Brasil e sua relação com as inteligências artificiais
A pesquisa do LinkedIN que motivou minha conversa com Beck ouviu 19.268 profissionais de catorze países (Arábia Saudita, Emirados Árabes, Austrália, Países Baixos, Estados Unidos, Índia, Singapura, França, Alemanha, Itália, Brasil, Espanha, Suécia e Reino Unido). De longe, somos os mais otimistas com a IA, como dá para notar pelos dados que destaquei abaixo.
- 84% consideram divertido experimentar a IA e aprender coisas novas todos os dias.
- 83% dos entrevistados brasileiros acreditam que a IA pode melhorar sua rotina de trabalho.

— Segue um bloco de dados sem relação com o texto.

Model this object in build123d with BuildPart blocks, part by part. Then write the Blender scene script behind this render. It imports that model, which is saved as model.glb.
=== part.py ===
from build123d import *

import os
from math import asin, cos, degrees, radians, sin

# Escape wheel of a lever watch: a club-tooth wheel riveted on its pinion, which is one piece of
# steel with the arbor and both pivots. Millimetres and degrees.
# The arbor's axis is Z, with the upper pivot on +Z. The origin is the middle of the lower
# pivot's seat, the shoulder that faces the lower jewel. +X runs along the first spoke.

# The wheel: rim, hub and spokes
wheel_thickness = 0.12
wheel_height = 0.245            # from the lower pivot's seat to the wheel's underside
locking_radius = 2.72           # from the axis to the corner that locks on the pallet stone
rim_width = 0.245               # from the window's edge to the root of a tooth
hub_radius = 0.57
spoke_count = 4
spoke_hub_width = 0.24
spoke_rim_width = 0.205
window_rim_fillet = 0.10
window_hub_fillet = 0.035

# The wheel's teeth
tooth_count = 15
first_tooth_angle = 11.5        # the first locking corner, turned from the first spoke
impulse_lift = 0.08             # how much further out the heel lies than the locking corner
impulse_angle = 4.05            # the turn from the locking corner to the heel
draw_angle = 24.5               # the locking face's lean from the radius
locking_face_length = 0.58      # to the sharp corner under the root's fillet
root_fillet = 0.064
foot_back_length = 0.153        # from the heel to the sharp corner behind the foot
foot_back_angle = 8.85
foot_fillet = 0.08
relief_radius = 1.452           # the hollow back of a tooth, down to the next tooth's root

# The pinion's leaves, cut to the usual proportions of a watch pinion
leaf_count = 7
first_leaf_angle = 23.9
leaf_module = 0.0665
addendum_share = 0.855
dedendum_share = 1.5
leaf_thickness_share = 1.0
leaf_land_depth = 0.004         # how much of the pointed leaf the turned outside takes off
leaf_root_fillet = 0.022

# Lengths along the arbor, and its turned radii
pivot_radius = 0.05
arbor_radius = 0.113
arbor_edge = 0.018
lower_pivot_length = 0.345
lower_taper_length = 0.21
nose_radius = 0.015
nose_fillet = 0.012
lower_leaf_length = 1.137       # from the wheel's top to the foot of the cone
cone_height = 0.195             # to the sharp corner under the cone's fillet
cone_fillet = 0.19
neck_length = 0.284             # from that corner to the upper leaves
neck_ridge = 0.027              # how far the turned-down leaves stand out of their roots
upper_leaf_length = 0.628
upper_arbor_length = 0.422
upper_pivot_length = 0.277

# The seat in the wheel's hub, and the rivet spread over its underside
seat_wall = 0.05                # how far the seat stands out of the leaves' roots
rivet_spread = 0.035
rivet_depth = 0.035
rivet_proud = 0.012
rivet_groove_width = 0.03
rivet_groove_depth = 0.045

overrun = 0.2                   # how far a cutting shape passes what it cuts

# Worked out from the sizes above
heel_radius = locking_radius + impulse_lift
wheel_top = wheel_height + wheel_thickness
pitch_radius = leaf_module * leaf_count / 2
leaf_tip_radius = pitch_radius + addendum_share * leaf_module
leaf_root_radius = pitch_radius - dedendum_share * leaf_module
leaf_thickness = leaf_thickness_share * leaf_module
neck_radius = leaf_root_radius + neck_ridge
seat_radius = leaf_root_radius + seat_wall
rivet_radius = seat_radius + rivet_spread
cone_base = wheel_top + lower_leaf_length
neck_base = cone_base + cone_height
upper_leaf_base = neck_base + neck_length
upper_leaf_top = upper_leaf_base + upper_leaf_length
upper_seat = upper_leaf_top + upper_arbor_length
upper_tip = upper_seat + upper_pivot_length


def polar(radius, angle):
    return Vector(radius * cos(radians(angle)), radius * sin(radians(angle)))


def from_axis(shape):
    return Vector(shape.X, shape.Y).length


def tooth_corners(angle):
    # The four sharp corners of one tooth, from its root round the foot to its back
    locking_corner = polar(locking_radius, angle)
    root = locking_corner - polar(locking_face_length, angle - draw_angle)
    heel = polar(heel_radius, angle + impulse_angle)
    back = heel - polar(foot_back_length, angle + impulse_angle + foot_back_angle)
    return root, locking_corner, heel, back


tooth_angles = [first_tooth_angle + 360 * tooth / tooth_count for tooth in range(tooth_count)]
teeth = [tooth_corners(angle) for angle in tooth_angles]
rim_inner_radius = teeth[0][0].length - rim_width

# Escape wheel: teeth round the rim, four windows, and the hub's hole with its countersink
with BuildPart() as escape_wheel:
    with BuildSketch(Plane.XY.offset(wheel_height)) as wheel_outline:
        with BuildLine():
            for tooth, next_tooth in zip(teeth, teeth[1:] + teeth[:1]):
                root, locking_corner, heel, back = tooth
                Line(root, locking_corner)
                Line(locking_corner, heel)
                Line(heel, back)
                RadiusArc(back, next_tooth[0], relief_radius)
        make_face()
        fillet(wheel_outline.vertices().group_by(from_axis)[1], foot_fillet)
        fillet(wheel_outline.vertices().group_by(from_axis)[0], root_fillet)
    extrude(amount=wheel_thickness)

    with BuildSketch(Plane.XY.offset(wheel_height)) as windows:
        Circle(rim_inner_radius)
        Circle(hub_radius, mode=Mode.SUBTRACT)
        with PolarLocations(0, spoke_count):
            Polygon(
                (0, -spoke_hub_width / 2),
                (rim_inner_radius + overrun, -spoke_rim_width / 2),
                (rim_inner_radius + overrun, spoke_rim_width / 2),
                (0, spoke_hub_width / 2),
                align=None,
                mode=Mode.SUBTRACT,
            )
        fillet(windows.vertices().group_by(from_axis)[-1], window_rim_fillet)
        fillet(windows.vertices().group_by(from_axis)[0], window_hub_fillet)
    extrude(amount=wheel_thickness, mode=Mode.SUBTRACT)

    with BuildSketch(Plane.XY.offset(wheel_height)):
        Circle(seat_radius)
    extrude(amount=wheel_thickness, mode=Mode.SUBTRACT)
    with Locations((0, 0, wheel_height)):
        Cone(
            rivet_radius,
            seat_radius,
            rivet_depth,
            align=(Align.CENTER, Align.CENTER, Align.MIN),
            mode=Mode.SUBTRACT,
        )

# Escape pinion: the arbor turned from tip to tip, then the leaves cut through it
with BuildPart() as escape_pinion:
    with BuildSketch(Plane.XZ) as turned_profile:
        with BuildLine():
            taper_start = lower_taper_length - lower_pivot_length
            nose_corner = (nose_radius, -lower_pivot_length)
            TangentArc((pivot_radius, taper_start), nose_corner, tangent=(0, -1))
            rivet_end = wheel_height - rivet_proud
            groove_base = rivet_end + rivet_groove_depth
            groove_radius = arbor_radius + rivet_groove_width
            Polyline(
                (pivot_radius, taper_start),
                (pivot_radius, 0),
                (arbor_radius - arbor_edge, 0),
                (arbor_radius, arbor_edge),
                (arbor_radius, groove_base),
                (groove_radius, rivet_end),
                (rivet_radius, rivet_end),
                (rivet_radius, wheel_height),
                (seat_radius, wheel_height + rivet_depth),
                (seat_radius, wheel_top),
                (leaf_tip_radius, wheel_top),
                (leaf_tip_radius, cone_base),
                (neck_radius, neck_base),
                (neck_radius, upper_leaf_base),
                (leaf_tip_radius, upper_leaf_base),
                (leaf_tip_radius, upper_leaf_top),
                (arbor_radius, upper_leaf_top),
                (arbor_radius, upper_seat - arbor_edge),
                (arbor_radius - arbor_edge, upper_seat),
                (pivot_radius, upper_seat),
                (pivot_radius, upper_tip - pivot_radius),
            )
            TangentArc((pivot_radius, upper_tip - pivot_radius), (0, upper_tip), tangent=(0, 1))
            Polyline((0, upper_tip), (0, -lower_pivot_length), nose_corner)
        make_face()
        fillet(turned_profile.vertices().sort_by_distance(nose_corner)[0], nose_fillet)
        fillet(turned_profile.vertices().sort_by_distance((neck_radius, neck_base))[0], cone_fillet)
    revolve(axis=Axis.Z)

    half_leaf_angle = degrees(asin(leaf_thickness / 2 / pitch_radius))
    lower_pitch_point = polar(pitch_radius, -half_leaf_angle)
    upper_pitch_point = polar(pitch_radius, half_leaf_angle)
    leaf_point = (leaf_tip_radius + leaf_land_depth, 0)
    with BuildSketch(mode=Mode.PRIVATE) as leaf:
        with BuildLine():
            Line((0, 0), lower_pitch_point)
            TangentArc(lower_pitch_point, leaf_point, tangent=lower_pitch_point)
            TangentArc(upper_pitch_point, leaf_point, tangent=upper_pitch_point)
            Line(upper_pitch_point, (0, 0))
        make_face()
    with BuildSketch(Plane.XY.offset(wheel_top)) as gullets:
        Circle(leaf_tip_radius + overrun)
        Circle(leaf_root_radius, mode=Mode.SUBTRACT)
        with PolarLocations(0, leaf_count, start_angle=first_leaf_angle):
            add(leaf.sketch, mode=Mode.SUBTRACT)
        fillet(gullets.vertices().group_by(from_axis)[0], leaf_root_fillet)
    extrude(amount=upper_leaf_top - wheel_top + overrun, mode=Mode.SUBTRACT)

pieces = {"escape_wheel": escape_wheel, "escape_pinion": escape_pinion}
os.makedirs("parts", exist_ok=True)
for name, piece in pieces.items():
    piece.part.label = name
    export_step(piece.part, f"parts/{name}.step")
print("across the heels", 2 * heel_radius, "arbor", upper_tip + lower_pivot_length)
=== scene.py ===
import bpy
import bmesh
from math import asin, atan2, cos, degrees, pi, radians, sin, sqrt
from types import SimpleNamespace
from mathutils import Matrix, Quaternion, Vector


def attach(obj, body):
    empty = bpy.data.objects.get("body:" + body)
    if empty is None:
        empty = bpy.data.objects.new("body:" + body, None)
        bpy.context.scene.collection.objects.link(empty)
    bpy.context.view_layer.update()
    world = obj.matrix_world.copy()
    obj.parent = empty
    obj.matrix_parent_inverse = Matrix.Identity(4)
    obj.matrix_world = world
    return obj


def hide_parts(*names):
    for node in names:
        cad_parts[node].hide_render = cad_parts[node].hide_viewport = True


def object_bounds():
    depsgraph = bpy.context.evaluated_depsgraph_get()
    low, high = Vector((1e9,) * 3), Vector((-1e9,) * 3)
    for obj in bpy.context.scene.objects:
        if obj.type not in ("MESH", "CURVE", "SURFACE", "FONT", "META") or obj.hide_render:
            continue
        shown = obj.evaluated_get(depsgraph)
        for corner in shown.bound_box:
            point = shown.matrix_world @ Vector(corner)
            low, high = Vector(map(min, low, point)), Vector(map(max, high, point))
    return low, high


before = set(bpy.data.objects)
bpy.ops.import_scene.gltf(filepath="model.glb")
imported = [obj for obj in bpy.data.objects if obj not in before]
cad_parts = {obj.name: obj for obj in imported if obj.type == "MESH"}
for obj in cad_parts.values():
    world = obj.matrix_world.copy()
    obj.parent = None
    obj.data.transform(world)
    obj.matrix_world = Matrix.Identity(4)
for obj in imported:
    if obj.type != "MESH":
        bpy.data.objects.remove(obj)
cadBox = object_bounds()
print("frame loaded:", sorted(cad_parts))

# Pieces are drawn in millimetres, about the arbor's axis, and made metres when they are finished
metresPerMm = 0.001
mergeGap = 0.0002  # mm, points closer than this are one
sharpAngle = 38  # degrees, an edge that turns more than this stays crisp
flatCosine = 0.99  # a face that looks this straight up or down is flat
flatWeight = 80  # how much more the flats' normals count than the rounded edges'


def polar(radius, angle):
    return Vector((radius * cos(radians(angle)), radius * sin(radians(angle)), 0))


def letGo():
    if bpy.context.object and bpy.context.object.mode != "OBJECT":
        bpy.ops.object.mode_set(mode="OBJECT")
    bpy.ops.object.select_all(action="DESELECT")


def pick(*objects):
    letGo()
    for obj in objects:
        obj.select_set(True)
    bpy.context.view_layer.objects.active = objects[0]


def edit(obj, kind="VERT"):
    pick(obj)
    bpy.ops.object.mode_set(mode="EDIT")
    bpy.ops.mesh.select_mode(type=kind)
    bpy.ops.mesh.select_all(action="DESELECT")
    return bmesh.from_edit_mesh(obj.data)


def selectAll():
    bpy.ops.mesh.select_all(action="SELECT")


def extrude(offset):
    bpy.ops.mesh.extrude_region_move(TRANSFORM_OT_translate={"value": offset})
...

- 42% afirmam que dependem da IA diariamente e se sentem confiantes em utilizá-la de forma independente.
- 46% discordam da afirmação “sinto-me despreparado para como a IA pode mudar minha função nos próximos 3 a 5 anos”.

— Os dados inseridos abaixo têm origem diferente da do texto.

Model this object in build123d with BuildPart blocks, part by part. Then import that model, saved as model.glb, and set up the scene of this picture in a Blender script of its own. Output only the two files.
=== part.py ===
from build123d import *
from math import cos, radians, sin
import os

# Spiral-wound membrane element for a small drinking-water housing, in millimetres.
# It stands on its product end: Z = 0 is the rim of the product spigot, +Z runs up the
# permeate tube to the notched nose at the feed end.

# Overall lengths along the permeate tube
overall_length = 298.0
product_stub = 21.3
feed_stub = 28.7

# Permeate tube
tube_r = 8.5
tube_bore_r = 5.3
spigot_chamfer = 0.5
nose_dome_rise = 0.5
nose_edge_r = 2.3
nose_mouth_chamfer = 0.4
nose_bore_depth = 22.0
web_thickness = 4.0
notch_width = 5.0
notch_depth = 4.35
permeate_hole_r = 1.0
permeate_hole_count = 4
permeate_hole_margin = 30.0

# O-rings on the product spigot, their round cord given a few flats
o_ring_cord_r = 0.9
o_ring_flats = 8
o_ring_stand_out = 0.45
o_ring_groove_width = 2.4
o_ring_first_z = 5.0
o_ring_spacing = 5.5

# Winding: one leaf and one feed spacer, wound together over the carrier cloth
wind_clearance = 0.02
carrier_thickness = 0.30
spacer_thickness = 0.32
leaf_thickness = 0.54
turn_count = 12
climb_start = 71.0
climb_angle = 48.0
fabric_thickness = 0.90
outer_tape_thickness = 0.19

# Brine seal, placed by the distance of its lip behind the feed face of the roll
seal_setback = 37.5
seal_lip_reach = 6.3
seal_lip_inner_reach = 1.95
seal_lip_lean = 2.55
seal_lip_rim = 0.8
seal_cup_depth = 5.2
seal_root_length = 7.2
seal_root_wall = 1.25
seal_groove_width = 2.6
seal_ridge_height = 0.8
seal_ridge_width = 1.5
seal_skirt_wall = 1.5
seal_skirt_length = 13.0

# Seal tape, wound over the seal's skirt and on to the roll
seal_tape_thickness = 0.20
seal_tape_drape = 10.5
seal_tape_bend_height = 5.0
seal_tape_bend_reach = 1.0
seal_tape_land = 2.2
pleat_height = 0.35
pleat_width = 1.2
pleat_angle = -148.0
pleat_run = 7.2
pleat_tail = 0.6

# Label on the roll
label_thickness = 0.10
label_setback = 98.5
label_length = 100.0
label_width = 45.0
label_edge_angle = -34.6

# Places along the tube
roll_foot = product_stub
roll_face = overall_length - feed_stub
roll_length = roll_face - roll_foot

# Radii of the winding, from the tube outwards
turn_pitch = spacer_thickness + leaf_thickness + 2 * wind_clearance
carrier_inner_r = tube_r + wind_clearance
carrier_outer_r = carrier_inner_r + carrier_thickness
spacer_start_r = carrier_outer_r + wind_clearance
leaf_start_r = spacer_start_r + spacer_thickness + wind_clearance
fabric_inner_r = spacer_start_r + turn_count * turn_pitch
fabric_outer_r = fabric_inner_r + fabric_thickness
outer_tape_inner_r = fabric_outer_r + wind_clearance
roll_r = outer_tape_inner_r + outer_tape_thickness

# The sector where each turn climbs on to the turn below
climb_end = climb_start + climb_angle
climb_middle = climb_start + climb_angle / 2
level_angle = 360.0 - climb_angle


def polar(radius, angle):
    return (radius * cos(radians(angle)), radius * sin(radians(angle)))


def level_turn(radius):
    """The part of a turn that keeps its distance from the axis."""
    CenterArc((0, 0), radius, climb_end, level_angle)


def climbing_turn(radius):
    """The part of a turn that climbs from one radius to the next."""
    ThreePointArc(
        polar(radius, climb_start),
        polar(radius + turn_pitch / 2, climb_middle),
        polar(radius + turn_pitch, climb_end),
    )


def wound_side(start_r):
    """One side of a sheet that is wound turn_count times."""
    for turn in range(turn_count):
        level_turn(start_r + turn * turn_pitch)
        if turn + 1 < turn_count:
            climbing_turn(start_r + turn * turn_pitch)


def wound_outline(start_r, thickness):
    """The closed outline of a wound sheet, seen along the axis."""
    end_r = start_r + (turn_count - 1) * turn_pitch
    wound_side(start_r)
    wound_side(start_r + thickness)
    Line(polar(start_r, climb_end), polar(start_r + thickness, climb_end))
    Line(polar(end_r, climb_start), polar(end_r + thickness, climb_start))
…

- 42% consideram as ferramentas de IA entre as fontes mais confiáveis de orientação ao tomar decisões de carreira.
- 74% dizem que usam IA com mais frequência e confiança do que há um ano.
- 56% acreditam que precisarão saber utilizar a IA para conseguir uma promoção ou conquistar um novo emprego em um futuro próximo.
- 68% afirmam que a IA os levou a considerar novos caminhos de carreira, como o empreendedorismo.
- 75% acreditam que a tecnologia ampliará as possibilidades de carreira para pessoas de diferentes origens.
Mas, para não fechar o texto num tom exageradamente alegre, vamos a dois dados mais preocupantes. Assim o leitor tem mais material para elaborar reflexões e contrapontos para compartilhar no LinkedIN, é ou não é?
- 63% dos entrevistados brasileiros sentem-se sobrecarregados com a velocidade das transformações no ambiente de trabalho.
- 25% sentem-se sobrecarregados especificamente com a integração da IA em sua rotina.